What to Look for in an IT Demand Management Tool
IT demand management works best when it is supported by a centralized platform rather than spreadsheets and email chains. When evaluating ITSM tools for demand management, look for these capabilities:
- Structured demand intake: A standardized request form that captures business justification, expected value, resource requirements, and priority level and not just a free-text description. Consistent intake data is what makes scoring and comparison across requests possible.
- Weighted scoring and prioritization: Configurable criteria (strategic alignment, cost, risk, urgency) with assigned weights so that requests can be compared objectively. This removes the "loudest voice wins" situation that hinders demand management in many organizations.
- Capacity visibility: A real-time view of team bandwidth and infrastructure load so that prioritization decisions are grounded in what is actually achievable and not optimistic estimates.

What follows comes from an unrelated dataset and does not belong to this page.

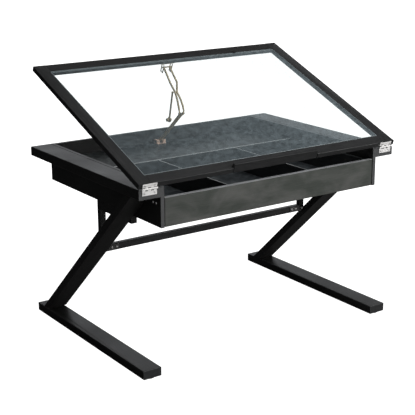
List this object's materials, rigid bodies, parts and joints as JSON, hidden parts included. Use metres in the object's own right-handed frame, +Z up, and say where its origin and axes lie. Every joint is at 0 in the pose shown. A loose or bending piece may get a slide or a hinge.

- Demand forecasting and reporting: Historical trend data and configurable reports that surface demand patterns over time. This is a critical input for the capacity planning cycle.
- ITSM integration: Native connection to incident, change, and service request management workflows so that demand data and operational data share a single system of record. Siloed tools produce siloed forecasts.
The Bottom Line: IT Demand Management is a Never-Ending Process
In today's fast-paced world, technology advances at an unprecedented rate while customer demands evolve in tandem. This dynamic creates a challenging and perpetual job for IT professionals. The task of keeping up with changing patterns and trends can become overwhelming for IT teams, particularly when they are already responsible for ensuring the security and reliability of critical systems.
However, implementing a Demand Management process, as described earlier, can help your organization stay competitive by leveraging the latest technologies and keeping your customers satisfied with a wide range of products.